- **PROMPT**
Write out exactly the lines from the line with "The Blender code" through the line with "np.vstack([strips(number), sides]), base)", including both, and nothing more.
---------- MATERIAL PROVIDED ----------
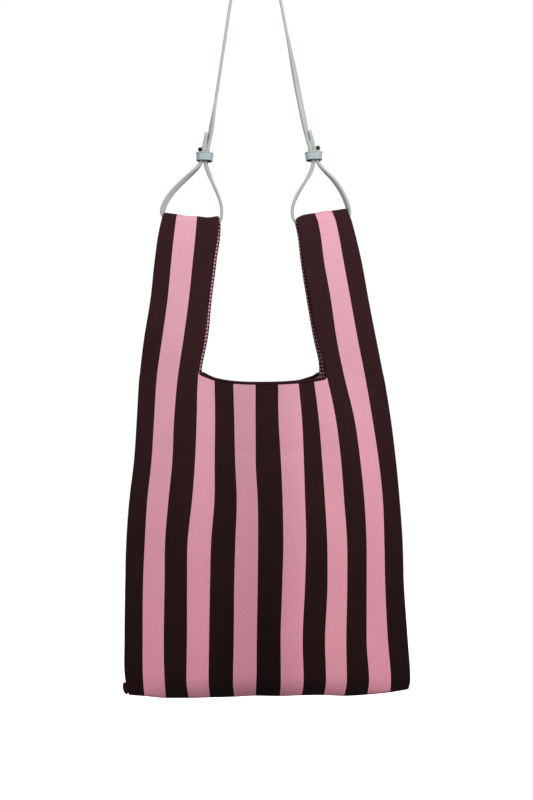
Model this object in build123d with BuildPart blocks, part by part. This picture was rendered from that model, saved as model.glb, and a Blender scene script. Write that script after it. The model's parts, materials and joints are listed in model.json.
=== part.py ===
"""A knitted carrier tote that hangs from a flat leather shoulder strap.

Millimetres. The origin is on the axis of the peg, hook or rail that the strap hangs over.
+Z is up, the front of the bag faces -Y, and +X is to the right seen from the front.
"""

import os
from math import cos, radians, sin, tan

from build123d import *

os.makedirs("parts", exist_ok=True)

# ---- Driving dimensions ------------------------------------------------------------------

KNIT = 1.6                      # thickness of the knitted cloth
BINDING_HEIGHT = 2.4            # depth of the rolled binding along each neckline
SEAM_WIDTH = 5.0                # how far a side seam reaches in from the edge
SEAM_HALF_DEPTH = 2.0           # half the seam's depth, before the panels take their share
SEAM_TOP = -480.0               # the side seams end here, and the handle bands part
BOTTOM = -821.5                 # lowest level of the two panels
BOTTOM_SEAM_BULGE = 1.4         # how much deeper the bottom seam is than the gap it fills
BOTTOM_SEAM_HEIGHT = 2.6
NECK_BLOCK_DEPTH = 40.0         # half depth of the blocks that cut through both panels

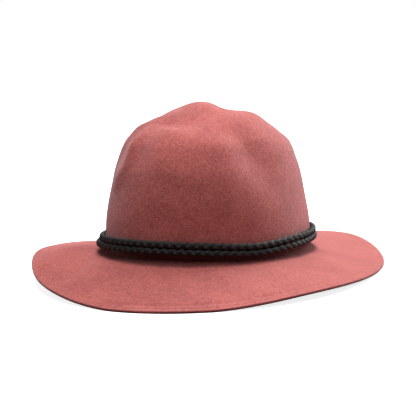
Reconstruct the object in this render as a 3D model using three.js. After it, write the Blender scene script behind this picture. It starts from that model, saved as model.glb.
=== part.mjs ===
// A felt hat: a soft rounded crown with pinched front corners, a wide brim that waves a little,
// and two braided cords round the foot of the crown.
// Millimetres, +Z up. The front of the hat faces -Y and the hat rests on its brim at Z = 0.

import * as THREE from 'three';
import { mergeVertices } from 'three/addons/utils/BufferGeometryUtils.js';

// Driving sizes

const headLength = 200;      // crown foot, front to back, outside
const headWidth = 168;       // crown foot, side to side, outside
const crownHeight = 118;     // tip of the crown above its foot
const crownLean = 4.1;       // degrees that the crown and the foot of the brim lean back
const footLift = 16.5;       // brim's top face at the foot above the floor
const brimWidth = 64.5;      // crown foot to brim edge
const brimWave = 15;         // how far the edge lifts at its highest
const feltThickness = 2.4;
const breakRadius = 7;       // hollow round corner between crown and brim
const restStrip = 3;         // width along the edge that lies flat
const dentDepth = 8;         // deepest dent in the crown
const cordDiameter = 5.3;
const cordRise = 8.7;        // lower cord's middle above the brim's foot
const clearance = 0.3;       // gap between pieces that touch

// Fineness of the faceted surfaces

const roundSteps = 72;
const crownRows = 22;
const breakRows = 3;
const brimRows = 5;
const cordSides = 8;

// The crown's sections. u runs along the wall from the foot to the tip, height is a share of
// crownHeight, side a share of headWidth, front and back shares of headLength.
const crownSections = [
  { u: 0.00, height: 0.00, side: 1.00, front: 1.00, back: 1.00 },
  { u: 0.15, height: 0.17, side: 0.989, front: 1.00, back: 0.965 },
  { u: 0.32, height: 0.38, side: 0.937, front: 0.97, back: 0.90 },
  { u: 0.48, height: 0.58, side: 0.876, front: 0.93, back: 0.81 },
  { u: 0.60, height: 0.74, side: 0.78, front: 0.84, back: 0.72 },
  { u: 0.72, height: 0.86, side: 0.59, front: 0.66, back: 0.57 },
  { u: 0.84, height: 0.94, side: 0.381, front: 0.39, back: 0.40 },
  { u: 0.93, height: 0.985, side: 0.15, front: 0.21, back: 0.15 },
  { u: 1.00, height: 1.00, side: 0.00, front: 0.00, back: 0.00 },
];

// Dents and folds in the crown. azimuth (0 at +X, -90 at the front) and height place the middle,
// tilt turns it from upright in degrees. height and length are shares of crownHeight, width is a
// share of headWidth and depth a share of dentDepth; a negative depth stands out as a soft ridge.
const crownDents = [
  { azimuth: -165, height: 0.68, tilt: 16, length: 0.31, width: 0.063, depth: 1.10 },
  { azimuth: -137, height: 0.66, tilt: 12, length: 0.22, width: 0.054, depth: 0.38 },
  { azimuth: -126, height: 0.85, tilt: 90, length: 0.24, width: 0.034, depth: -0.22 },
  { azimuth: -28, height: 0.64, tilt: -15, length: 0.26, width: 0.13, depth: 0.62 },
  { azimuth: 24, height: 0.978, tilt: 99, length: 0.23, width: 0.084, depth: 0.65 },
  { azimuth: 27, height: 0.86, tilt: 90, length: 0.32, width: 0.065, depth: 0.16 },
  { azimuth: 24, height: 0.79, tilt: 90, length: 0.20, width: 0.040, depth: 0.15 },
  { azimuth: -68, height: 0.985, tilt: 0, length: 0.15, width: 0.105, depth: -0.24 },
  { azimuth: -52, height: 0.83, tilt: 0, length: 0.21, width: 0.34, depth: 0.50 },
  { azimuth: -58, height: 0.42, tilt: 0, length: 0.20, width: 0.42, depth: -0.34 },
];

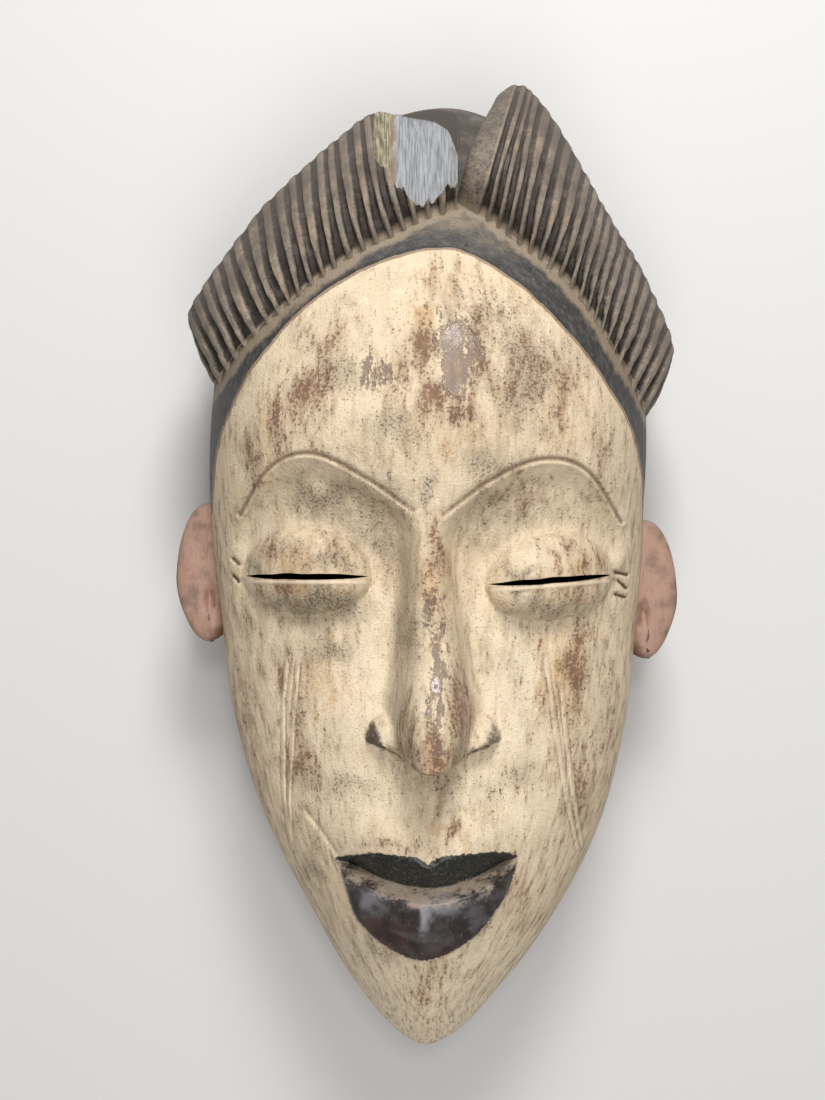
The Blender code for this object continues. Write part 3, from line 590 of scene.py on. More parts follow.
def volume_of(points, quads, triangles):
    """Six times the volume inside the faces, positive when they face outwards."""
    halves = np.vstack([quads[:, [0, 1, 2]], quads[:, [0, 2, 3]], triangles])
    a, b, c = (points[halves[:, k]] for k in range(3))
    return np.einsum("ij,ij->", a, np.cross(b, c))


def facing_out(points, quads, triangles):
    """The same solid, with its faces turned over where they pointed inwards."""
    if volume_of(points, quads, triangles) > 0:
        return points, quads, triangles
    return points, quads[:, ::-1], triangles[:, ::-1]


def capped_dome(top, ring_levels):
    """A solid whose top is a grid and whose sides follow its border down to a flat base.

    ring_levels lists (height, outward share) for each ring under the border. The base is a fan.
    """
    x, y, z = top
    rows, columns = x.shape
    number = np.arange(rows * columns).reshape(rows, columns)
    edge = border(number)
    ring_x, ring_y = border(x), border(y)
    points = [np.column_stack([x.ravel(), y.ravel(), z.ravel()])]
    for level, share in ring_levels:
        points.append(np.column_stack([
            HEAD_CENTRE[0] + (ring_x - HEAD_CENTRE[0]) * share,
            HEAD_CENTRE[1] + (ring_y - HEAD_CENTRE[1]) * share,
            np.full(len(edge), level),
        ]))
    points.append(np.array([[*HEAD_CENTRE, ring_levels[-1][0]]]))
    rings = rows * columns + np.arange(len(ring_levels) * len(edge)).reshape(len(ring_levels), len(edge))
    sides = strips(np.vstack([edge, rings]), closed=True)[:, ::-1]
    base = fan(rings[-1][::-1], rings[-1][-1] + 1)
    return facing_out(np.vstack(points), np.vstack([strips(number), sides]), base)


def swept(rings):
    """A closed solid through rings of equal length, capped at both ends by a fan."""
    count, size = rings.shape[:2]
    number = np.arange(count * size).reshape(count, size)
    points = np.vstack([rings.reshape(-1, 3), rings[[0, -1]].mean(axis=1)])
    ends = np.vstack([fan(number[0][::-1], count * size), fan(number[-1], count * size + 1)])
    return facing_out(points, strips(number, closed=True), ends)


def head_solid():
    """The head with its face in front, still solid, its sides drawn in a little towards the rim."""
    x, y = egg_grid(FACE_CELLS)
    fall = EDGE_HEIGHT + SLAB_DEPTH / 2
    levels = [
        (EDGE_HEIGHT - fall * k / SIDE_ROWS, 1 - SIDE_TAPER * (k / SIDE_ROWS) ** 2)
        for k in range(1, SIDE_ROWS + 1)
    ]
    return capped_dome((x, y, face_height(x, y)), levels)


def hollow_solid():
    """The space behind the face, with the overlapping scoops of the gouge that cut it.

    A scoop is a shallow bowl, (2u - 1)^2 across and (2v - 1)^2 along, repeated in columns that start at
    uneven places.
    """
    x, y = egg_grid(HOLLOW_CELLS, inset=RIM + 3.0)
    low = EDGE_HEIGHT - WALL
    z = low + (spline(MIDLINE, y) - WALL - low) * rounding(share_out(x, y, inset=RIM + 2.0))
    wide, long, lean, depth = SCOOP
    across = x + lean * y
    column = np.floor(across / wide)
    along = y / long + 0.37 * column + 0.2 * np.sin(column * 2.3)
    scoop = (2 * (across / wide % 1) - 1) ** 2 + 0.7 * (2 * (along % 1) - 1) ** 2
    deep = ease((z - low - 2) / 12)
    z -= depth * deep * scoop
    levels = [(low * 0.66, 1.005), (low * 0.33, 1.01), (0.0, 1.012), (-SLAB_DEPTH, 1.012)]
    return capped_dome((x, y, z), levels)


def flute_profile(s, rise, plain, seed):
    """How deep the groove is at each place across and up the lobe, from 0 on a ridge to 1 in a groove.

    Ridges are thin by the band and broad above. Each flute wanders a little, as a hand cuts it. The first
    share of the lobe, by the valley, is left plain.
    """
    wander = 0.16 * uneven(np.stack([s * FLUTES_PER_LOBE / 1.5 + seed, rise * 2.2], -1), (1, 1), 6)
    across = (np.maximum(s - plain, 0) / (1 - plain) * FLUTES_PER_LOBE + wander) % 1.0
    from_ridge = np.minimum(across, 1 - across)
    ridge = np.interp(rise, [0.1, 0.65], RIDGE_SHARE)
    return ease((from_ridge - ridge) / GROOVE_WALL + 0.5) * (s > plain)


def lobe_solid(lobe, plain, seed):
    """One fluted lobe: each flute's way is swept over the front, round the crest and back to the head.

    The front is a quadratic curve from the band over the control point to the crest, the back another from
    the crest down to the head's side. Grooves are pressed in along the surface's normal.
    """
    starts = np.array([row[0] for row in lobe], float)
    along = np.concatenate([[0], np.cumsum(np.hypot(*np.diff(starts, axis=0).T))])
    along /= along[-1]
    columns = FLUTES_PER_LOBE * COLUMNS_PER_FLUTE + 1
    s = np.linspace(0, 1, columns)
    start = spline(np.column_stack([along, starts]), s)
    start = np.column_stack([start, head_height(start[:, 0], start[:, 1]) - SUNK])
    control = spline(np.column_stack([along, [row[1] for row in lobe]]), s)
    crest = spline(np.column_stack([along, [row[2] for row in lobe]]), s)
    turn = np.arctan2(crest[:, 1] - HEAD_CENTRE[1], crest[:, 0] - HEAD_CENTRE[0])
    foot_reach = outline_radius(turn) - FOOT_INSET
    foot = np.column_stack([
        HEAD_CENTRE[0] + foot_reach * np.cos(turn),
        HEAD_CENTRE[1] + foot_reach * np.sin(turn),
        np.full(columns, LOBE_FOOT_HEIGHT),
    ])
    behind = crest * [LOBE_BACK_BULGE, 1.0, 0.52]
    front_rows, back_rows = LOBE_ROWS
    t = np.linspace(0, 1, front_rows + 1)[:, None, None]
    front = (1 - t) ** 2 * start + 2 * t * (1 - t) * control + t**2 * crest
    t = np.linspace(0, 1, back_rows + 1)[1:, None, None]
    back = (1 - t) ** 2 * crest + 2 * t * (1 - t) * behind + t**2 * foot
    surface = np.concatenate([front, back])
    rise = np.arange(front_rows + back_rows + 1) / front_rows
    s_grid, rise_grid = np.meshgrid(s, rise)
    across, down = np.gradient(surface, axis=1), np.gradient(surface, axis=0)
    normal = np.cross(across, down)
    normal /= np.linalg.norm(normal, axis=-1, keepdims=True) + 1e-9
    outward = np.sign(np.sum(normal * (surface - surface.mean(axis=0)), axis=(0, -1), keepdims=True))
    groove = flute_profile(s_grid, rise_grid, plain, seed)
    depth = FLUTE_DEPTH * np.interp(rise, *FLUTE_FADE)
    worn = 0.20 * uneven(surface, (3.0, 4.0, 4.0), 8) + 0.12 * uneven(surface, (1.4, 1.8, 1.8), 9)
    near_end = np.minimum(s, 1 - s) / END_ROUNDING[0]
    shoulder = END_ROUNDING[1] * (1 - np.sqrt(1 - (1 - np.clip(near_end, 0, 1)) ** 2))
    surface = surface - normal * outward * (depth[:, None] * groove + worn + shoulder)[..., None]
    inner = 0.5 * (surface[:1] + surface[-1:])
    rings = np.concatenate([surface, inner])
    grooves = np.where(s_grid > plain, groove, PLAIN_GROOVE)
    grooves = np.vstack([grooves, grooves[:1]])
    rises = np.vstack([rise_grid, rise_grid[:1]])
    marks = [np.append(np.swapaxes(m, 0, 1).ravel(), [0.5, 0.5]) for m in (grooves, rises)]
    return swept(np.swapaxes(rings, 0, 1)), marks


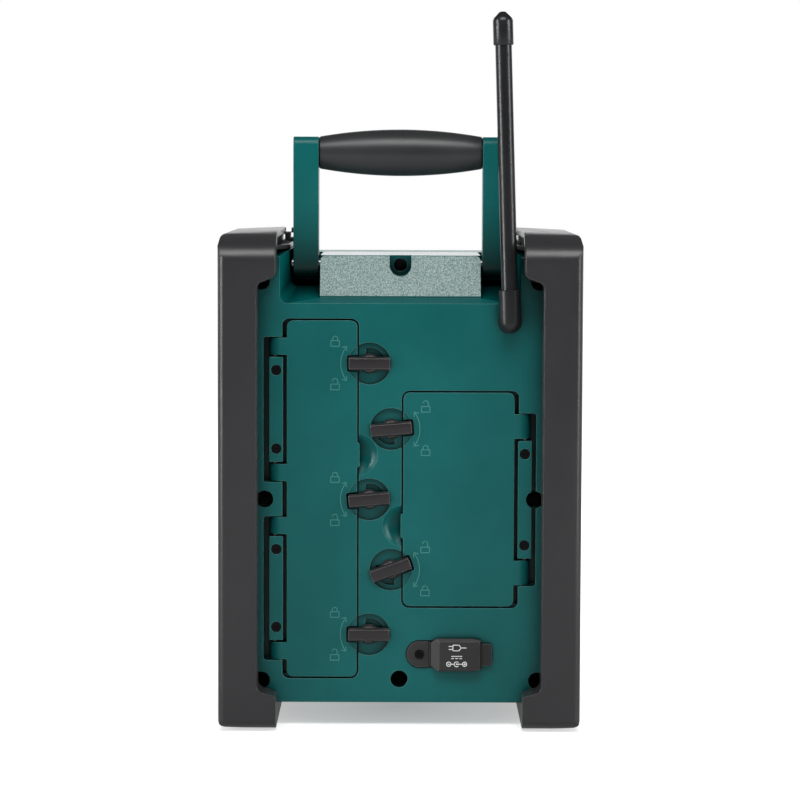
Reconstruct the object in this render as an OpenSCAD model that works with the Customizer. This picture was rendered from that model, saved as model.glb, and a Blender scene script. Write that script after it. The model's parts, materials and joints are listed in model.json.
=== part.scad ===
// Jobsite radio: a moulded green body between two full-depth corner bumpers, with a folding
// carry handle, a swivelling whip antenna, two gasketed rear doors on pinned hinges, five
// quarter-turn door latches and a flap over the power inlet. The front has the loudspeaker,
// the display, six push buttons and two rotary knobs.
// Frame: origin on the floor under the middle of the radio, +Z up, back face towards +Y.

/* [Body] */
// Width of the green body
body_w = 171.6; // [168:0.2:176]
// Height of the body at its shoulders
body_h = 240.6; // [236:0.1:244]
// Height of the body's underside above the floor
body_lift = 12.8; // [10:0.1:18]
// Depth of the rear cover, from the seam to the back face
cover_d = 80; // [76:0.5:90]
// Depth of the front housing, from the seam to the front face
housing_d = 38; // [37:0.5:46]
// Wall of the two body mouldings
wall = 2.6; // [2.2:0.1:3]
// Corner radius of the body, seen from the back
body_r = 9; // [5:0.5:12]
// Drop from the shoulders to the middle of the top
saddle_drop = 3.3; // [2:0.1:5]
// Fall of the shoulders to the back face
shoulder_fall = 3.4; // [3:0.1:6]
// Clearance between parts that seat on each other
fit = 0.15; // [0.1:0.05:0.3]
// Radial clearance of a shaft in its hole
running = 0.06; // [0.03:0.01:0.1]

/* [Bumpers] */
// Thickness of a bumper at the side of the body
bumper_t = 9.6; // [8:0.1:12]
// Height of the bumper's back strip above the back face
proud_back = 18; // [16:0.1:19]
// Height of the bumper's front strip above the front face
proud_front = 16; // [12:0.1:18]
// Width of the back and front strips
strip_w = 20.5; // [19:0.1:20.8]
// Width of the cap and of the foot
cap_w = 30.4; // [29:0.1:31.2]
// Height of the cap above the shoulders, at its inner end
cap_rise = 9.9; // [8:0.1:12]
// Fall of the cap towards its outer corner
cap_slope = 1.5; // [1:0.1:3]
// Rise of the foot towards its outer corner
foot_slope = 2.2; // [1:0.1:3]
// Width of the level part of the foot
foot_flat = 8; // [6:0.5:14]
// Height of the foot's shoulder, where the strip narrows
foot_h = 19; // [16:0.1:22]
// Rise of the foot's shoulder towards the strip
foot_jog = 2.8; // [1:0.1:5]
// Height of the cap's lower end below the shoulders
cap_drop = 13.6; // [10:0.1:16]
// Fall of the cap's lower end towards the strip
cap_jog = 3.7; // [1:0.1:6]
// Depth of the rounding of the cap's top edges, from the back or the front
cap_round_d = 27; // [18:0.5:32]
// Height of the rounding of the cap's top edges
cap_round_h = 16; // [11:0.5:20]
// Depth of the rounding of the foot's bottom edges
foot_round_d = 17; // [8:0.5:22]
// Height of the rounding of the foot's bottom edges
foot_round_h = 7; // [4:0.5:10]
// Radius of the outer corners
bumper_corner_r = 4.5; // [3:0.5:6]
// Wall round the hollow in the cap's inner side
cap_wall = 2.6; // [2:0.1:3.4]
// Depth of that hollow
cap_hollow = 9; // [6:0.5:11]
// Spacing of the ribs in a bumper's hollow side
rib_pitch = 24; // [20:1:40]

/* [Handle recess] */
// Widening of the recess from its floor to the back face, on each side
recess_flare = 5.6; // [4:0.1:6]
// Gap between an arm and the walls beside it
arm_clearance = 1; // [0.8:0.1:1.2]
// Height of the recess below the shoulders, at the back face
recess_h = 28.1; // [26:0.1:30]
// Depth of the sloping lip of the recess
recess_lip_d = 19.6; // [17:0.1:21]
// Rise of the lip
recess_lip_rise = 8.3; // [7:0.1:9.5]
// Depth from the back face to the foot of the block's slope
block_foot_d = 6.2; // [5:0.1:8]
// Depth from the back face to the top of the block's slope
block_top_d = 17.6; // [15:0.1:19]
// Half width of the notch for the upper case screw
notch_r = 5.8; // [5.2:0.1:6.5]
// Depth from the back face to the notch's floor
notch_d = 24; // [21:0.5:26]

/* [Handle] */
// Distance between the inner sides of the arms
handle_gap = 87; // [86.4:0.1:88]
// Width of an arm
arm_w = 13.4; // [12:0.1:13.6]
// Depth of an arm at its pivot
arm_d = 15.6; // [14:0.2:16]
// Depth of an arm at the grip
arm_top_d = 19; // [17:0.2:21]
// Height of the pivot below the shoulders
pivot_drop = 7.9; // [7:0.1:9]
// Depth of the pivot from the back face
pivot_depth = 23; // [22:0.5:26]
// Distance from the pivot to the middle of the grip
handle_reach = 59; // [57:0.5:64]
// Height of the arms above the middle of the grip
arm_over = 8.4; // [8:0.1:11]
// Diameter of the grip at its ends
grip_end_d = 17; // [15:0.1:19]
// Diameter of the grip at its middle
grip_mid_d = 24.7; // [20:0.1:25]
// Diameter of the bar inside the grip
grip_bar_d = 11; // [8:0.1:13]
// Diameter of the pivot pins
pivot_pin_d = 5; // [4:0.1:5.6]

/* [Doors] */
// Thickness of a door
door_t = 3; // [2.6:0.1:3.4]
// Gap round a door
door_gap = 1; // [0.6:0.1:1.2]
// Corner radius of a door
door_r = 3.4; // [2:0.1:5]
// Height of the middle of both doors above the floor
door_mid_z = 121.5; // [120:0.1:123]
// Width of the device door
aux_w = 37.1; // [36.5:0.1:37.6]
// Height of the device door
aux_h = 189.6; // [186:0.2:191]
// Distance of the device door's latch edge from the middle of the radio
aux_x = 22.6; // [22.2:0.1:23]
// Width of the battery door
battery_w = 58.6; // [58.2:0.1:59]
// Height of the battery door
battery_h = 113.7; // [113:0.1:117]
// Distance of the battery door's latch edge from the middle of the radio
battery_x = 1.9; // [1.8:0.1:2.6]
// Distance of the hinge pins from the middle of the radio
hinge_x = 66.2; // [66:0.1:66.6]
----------
- **TASK RESPONSE**
The Blender code for this object continues. Write part 3, from line 590 of scene.py on. More parts follow.
def volume_of(points, quads, triangles):
    """Six times the volume inside the faces, positive when they face outwards."""
    halves = np.vstack([quads[:, [0, 1, 2]], quads[:, [0, 2, 3]], triangles])
    a, b, c = (points[halves[:, k]] for k in range(3))
    return np.einsum("ij,ij->", a, np.cross(b, c))


def facing_out(points, quads, triangles):
    """The same solid, with its faces turned over where they pointed inwards."""
    if volume_of(points, quads, triangles) > 0:
        return points, quads, triangles
    return points, quads[:, ::-1], triangles[:, ::-1]


def capped_dome(top, ring_levels):
    """A solid whose top is a grid and whose sides follow its border down to a flat base.

    ring_levels lists (height, outward share) for each ring under the border. The base is a fan.
    """
    x, y, z = top
    rows, columns = x.shape
    number = np.arange(rows * columns).reshape(rows, columns)
    edge = border(number)
    ring_x, ring_y = border(x), border(y)
    points = [np.column_stack([x.ravel(), y.ravel(), z.ravel()])]
    for level, share in ring_levels:
        points.append(np.column_stack([
            HEAD_CENTRE[0] + (ring_x - HEAD_CENTRE[0]) * share,
            HEAD_CENTRE[1] + (ring_y - HEAD_CENTRE[1]) * share,
            np.full(len(edge), level),
        ]))
    points.append(np.array([[*HEAD_CENTRE, ring_levels[-1][0]]]))
    rings = rows * columns + np.arange(len(ring_levels) * len(edge)).reshape(len(ring_levels), len(edge))
    sides = strips(np.vstack([edge, rings]), closed=True)[:, ::-1]
    base = fan(rings[-1][::-1], rings[-1][-1] + 1)
    return facing_out(np.vstack(points), np.vstack([strips(number), sides]), base)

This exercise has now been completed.